According to the website nationalcalendarday.com, April 12 was National Grilled Cheese Sandwich Day, National Licorice Day, National Equal Pay Day, National Library Workers Day and National Big Wind Day. None of these “national” days are national. They are made up, mostly by groups or causes seeking free publicity.

That’s true even for that wonderfully Washington, D.C.-sounding “big wind” day. In the nation’s capital that day, in fact, the wind lightened as temperatures climbed to a spring-perfect 62 degrees. Outdoors, anyway.

Indoors, Washington — and especially Capitol Hill — was warmer and windier than usual as ag-related and ag-dependent groups overran Congressional offices and government agencies in waves of annual “fly-ins.”

Ag on the Hill

Indeed, so many ag groups were in town the week of April 10 that Congress needed a scorecard to track ’em.

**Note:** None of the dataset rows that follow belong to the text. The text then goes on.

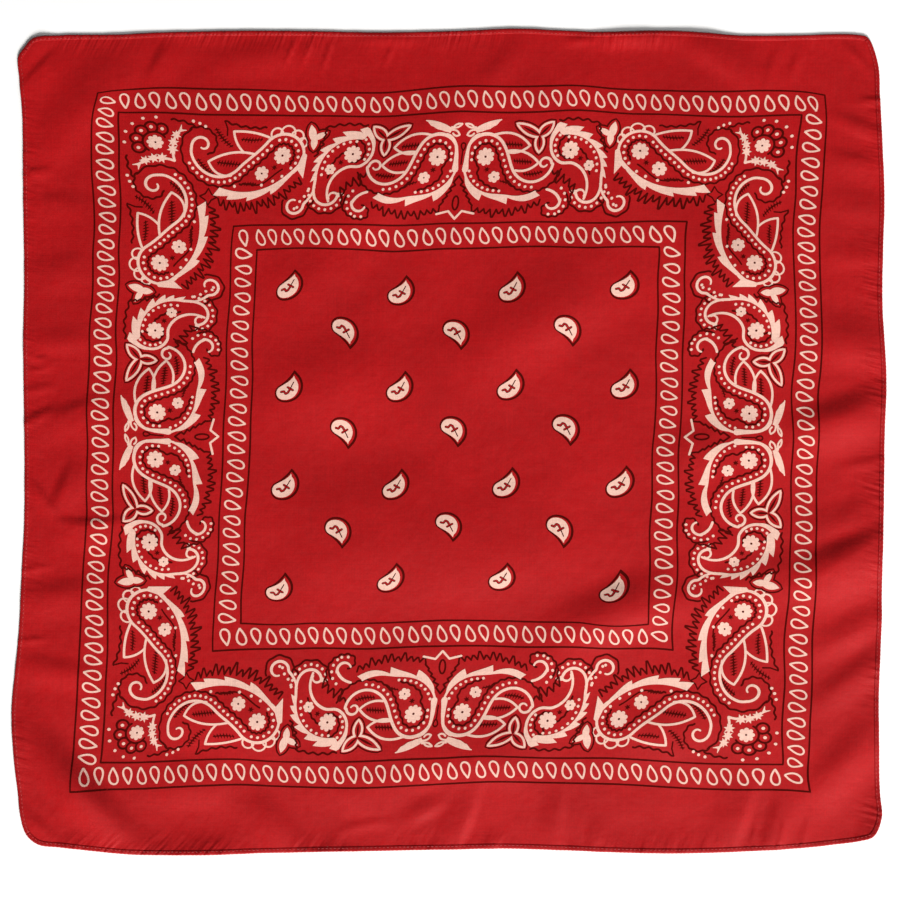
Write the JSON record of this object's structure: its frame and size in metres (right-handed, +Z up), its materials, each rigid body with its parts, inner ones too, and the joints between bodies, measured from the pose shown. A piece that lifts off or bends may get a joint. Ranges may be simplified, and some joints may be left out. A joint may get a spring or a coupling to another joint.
{
  "type": "bandana",
  "caption": "Nearly square red cotton bandana laid flat, printed with a traditional paisley border, with a narrow rolled hem on each edge.",
  "frame": {"origin": "middle of the bounding box at the flat underside, where the cloth rests", "axes": "+Z up out of the printed face, +X along the longer edges to the right, +Y towards the top edge"},
  "size_m": [0.5692, 0.5378, 0.004],
  "materials": {
    "cloth": "plain-weave cotton dyed red, with a faint satiny sheen",
    "hem": "the same cotton rolled twice and stitched",
    "thread": "red cotton lockstitch thread",
    "print_cream": "matt cream ink printed into the weave",
    "print_dark": "matt dark maroon ink printed into the weave"
  },
  "bodies": {
    "root": {"panel": "cloth", "hem_top": "hem", "hem_right": "hem", "hem_bottom": "hem", "hem_left": "hem"}
  },
  "joints": []
}
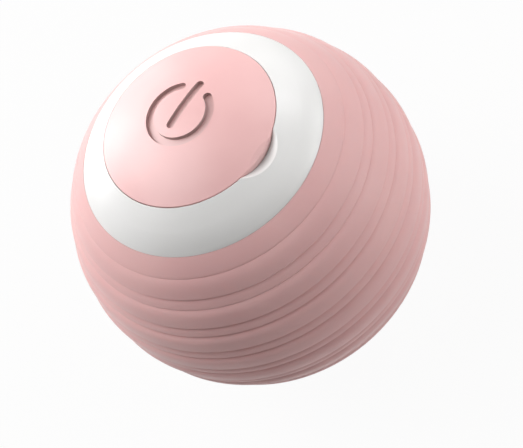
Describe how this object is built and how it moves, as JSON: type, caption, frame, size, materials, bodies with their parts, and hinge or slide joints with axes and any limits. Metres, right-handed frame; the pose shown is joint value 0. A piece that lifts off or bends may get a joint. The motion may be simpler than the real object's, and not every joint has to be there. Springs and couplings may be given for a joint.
{
  "type": "self-rolling cat ball",
  "caption": "Motorised cat ball: pink ribbed silicone sleeve on a white shell, pink push cap with a power sign over the charging socket, geared eccentric weight inside.",
  "frame": {"origin": "centre of the ball", "axes": "+Z along the axis of the round power cap, outwards through the cap; +Y towards the top of the power sign; +X towards the nail notch"},
  "size_m": [0.0428, 0.0428, 0.043],
  "materials": {
    "pink_silicone": "matte",
    "pink_plastic": "satin",
    "white_plastic": "gloss",
    "grey_plastic": "matte",
    "gear_nylon": "satin",
    "black_plastic": "matte",
    "screw_steel": "satin",
    "axle_steel": "polished",
    "motor_steel": "satin",
    "weight_metal": "cast",
    "bush_brass": "satin",
    "battery_foil": "satin",
    "black_foam": "matte",
    "green_board": "satin",
    "lamp_plastic": "gloss"
  },
  "bodies": {
    "shell": {"silicone_sleeve": "pink_silicone", "upper_shell": "white_plastic", "lower_shell": "white_plastic", "shell_screws": "screw_steel", "chassis": "grey_plastic", "chassis_screws": "screw_steel", "gear_cover": "grey_plastic", "gear_cover_screws": "screw_steel", "cover_bush": "bush_brass", "floor_bush": "bush_brass", "pivot_bush": "bush_brass", "idler_pin": "axle_steel", "motor_can": "motor_steel", "motor_end_cap": "black_plastic", "battery_cell": "battery_foil", "battery_foam": "black_foam", "main_board": "green_board", "board_screws": "screw_steel", "control_chip": "black_plastic", "usb_socket": "screw_steel", "usb_tongue": "black_plastic", "switch_body": "motor_steel", "status_leds": "lamp_plastic"},
    "button": {"button_stem": "grey_plastic", "switch_plunger": "black_plastic"},
    "cap": {"power_cap": "pink_plastic"},
    "weight": {"main_axle": "axle_steel", "drive_gear": "gear_nylon", "counterweight": "weight_metal", "weight_screw": "screw_steel"},
    "idler": {"idler_gear": "gear_nylon"},
    "rotor": {"motor_shaft": "axle_steel", "motor_pinion": "bush_brass"}
  },
  "joints": [
    {"name": "button_press", "type": "slide", "parent": "shell", "child": "button", "axis": [0, 0, -1], "range_m": [0, 0.00035], "stiffness_N_per_m": 300},
    {"name": "cap_lift", "type": "slide", "parent": "button", "child": "cap", "axis": [0, 0, 1], "range_m": [0, 0.012]},
    {"name": "weight_spin", "type": "hinge", "parent": "shell", "child": "weight", "pos_m": [0, 0, 0], "axis": [0, 0, 1], "continuous": true},
    {"name": "idler_spin", "type": "hinge", "parent": "shell", "child": "idler", "pos_m": [0.0047, 0.00791, 0], "axis": [0, 0, 1], "continuous": true},
    {"name": "motor_spin", "type": "hinge", "parent": "shell", "child": "rotor", "pos_m": [0.0059, 0, 0], "axis": [0, 0, 1], "continuous": true}
  ],
  "couplings": [
    {"joint": "idler_spin", "follows": "weight_spin", "ratio": -3.6},
    {"joint": "motor_spin", "follows": "weight_spin", "ratio": 10.8}
  ]
}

Tuesday brought the Crop Insurance and Reinsurance Bureau to the Hill. The next day, Wednesday, saw the cowboys of the National Cattlemen’s Beef Association ride in.

Both groups crossed paths both days with some of Big Ag’s richest yakkers; the Biotechnology Innovation Organization (Monsanto, DuPont, BASF…), CropLife America (Bayer, Dow, Syngenta…), and the Responsible Industry for a Sound Environment, or RISE, (Monsanto, Syngenta, Bayer…) were all in town, too.

Hot topics

Why were so many of the same people in the same town at the same time vising the same folks? Mostly for the same two reasons.

First, House members finally returned from their Easter break. (What, you went back to work March 28, the day after the holiday? Not even the Senate did that; it returned April 4.) The House, however, eased into the legislative grind; it waited until 6:30 p.m. Tuesday, April 12, to reconvene.

And, second, the governed were informing the governing on what they want and don’t want from government.

Anymore, that transaction involves a great deal of time, many “constituents” and buckets of money. Big, big buckets of money.

Money talks

For example, as crop insurance became the key element of U.S. farm policy, the crop insurance industry became a key player in the Capitol Hill money game. In 2008, the Crop Insurance and Reinsurance Bureau, its Washington lobbying group, spent $90,000 to lobby Congress. Last year, it spent almost four times that, $320,000.

The cowboys at NCBA know how to rope Congress, too. In the current 2016 election cycle, NCBA’s political action committee has raised $635,936 in campaign cash and donated $472,000 to Congressional officeholders.

If the past is any indicator, that rodeo is just getting started. In the 2014 general election, NCBA raised $948,200 and gave $866,600 to political candidates.

For the record, though, no one on either end of that supply chain claims anyone got — or will get — anything for the dough. In its benevolence, however, Congress did agree with NCBA to eliminate country-of-origin labeling for meat sold in the U.S. and not to audit the never-audited mandatory federal beef checkoff.

Bigger fish

The ranchers, and farmers and crop insurance agents, however, are country bumpkins in the Washington influence game compared to longtime players like Monsanto. In 2013 and 2014, according to the Center for Responsive Politics, Monsanto spent more than $11 million lobbying Congress (or, on average, about $25,000 per member) while dropping $571,000 into Congressional campaign coffers.

To be on the receiving end of that Capitol Hill cash, however, requires you get elected and in 2016, that’s going to cost plenty. Last November, Wells Fargo Securities estimated advertising spending alone in the upcoming 2016 presidential and Congressional races would top $6 billion, or $800 million more than in the 2012 presidential election cycle.

Even for a system built on cash and driven by cash, $6 billion is lot of grilled cheese, licorice and wind just to get into the game.

Little wonder, then, that many Americans who will never fly in, drop in or cash in a Capitol Hill office or connection are moving toward either ends of the political spectrum — the Bern Man and the Trumpster — at the same time. All are in search of the same thing: change.